Saturday 7 July 2018

Free To Pursue

The Morning Star’s title for this does not quite correspond to the content, which is an important call both for a Corbyn Government and for Brexit:

Unite general secretary Len McCluskey hit the right note when he told his union conference this week that putting Jeremy Corbyn into 10 Downing Street was more important than Brexit.

Whether Britain is in or out of the EU, too many more years of right-wing Tory rule is going to wreck our economy and society for a generation.

We cannot afford another long stretch of austerity, privatisation, militarism and widening social inequality. It would condemn millions more people to slum landlordism, low wages, insecure work, poverty and discrimination of every kind. 

All the while, the super-rich would get even richer, stashing billions more in their overseas bank accounts, while the City of London’s casino economy and corporate corruption continue largely unchecked. 

So, electing a left-led Labour government is indeed paramount. But with it must come Britain’s disentanglement from the EU “free market” treaties, rules and institutions that would obstruct the implementation of a radical Labour manifesto. 

Anybody who believes that the European Union would be anything other than hostile to a Corbyn Labour government has not been paying attention for the past 40 years.  EU membership did nothing to protect Britain’s trade unions or public services from the Thatcherite onslaught.

The European single market — so beloved of Margaret Thatcher’s bureaucrats, who helped design it — enshrines the “freedoms” of big business to shift capital, goods, services and labour around the continent and beyond in order to maximise profits for shareholders.

Since the 2008 financial crash, the so-called “Troika” — the EU Commission, European Central Bank and the International Monetary Fund — has bailed out Europe’s banks, extending credit to debtor governments on condition they pursue extreme policies of austerity and privatisation. 

Democratically elected governments in Italy and Greece that failed to administer extra punishment beatings to their peoples were replaced by unelected “technocratic” regimes, headed by market-approved former EU bureaucrats and bankers.

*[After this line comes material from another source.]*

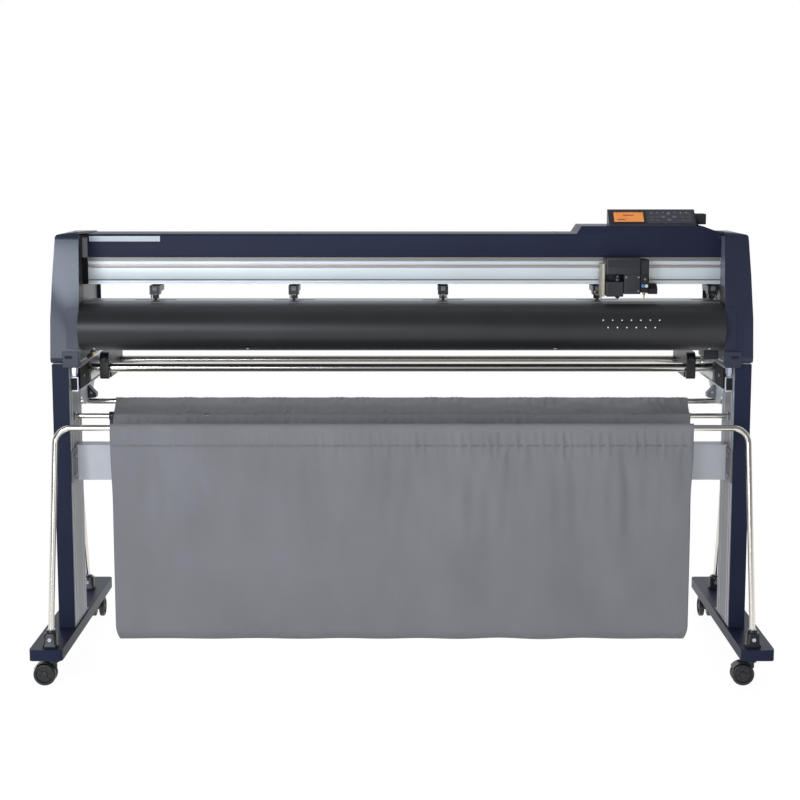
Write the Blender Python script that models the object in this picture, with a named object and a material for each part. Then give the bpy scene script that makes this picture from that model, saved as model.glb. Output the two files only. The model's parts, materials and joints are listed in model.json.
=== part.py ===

Yet there are still Labour supporters on the left who deny that such EU obstacles would exist. It is as though they have not read the two fundamental treaties of the European Union which prohibit Labour manifesto policies on state investment, preferential treatment for public enterprise, competitive tendering, regulation of trade, equality for imported labour and big cuts in VAT. 

Perhaps they missed too the report in The Times on May 7 that “Britain faces restrictions on post-Brexit trade and draconian measures to enforce free-market policies because the European Union fears a future Jeremy Corbyn government.” 

Senior EU officials had told the paper that Labour’s policies of state aid and public ownership were prompting EU negotiators and member state governments to take a hard line. Any post-Brexit trade and customs deal would have to protect the EU big business “free market.” 

This anti-socialist perspective is shared by the Tory Cabinet majority and right-wing Labour MPs if they can’t reverse the Brexit result altogether.

But Unite’s conference delegates began to join the dots this week. They rejected the dangerously anti-democratic call to annul the first EU referendum by holding a second. Nothing would give a bigger boost to the far right in Britain and raise Ukip from the political grave than a second referendum. 

Instead, the labour movement must repudiate the pessimists and defeatists who imagine, against all experience, that the EU is some kind of benign nanny protecting an otherwise helpless working class from Jacob Rees-Mogg and his big bad wolves.

We should demand a “people’s Brexit” that maintains mutually beneficial relations with our European neighbours, while leaving a future Labour government free to pursue left and progressive economic, social and environmental policies of every kind.